The importance of genetic screening in IVF treatments in order to avoid reproductive disorders.
In developed countries single-gene diseases collectively account for 20% of infant mortality and approximately 10% of pediatric hospitalizations (1-2). The ultimate aim of preconception carrier screening (PCS) panels is to increase the reproductive autonomy of the individuals and couples by providing preconception knowledge that could inform them of the available treatment options. The options after PCS in general, and expanded PCS in particular, include preimplantation genetic testing for monogeneic disease (PGT-M), the use of gamete donors, conceiving without further testing after thorough genetic counseling, adoption, and refraining from having children (3).
In patients who undergo PCS, it is important that they are aware of the fact that it cannot be guaranteed that PGT-M will be available for their genetic condition, although this occurs rarely. Further, it must also be taken into account that family history may be lacking in carriers, de novo mutations and germline mosaicism can occur, and conditions may have variable penetrance and expressivity. However, the PCS informs both their reproductive decision making as well that of their offspring.
With comprehensive panels where healthy individuals are likely to be identified as carriers for several conditions, testing of carrier status for embryos and prioritization of the embryos to transfer needs to be considered. According to ESHRE, ‘there is no good reason for rejecting PGT in order to avoid health problems in a third generation’ (4). Although this was related to X-linked mutation and sex selection, it is reasonable to assume the same principle should apply to rare autosomal recessive conditions. Given the parental desire to provide children with the easiest possible route in life, patients may feel that this would be appealing to avoid any reproductive barriers in a third generation (5).
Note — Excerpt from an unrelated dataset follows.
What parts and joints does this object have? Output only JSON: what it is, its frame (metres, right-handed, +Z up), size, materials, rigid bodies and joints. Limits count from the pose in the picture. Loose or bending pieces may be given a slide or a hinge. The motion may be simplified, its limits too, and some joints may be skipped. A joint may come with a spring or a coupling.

Further, it is not an uncommon practice in PGT-M to select against mutations for conditions with reduced penetrance to lessen the burden of medical disease on the family (6). In agreement with this, ESHRE has stated that consideration on an individual basis should be given to PGT-M for disorders with incomplete penetrance in view of, among other factors, ‘the seriousness of the disease in the particular [family] (…) and personal experiences and circumstances of the individual applicants’ (4).
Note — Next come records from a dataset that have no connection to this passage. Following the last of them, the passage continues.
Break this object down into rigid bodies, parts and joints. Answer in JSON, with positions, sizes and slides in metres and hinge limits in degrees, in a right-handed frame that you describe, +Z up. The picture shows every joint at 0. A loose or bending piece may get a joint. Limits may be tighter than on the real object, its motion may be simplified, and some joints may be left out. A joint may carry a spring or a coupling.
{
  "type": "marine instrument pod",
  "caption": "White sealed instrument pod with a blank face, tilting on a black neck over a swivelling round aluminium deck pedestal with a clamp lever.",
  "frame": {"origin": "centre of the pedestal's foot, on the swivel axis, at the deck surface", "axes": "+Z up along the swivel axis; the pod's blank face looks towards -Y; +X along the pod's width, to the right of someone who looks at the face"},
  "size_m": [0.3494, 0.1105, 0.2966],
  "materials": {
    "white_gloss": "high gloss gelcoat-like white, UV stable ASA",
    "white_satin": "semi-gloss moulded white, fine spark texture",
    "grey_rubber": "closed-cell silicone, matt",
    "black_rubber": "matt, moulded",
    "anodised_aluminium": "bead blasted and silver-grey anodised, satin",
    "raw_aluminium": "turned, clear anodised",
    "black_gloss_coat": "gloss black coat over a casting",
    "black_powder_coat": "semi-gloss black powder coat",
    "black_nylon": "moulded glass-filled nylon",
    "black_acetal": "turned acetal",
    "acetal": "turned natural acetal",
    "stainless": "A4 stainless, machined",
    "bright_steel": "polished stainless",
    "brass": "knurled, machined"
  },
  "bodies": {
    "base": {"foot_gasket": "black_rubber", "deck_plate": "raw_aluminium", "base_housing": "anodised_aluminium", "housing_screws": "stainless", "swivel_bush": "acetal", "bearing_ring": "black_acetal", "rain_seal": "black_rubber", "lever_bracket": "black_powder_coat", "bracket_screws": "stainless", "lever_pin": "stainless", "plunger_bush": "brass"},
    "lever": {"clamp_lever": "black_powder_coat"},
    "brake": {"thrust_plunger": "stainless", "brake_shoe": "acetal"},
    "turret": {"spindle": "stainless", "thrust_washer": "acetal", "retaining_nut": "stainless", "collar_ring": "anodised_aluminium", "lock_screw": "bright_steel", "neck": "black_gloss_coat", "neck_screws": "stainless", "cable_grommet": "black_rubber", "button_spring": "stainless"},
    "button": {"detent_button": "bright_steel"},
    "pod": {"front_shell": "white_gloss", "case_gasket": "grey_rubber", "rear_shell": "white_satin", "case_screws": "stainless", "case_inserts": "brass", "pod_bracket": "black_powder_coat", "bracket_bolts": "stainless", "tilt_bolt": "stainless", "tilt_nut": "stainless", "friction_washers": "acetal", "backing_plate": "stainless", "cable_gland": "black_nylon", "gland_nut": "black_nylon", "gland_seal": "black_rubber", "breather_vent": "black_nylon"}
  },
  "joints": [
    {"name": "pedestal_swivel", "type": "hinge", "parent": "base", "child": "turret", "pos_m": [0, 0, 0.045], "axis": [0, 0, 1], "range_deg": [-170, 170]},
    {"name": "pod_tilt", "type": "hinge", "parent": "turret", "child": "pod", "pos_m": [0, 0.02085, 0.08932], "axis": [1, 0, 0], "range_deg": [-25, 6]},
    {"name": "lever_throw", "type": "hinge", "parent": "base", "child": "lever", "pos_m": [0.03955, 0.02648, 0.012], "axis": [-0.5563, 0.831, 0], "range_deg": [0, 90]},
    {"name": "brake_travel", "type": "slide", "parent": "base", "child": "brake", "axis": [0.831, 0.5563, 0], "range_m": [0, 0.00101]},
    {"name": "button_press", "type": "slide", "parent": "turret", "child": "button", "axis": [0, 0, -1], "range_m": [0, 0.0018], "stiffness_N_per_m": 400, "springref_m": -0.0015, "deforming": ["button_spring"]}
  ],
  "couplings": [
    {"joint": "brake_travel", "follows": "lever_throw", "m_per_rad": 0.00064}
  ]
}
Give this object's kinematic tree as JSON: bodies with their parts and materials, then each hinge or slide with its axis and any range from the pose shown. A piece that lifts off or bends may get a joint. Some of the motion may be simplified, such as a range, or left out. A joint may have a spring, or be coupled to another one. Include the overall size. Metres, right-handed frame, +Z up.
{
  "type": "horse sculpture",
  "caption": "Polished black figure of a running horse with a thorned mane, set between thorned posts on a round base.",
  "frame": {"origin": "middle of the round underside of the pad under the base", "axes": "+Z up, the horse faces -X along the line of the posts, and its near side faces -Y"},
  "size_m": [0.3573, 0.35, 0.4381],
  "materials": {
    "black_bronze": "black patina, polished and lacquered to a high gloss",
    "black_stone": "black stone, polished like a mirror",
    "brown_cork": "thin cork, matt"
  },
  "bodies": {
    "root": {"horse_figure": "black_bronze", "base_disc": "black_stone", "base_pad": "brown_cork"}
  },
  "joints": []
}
The cost of caring for children with inherited conditions has risen drastically. The causes of the increased cost can be attributed to novel pharmacological products, approach to prophylactic and targeted treatments, and advancements in healthcare that result in a longer life expectancy. In contrast, genetic testing is getting cheaper. Expanded PCS utilizing next generation sequencing has greatly reduced the per base cost relative to Sanger sequencing, enabling lower-cost sequencing at a faster rate. Coupled with improved bioinformatic data analysis, this sequencing technology has enabled widespread use. The individual and societal costs associated with caring for affected individuals outweigh the costs of expanded PCS and PGT-M for these families.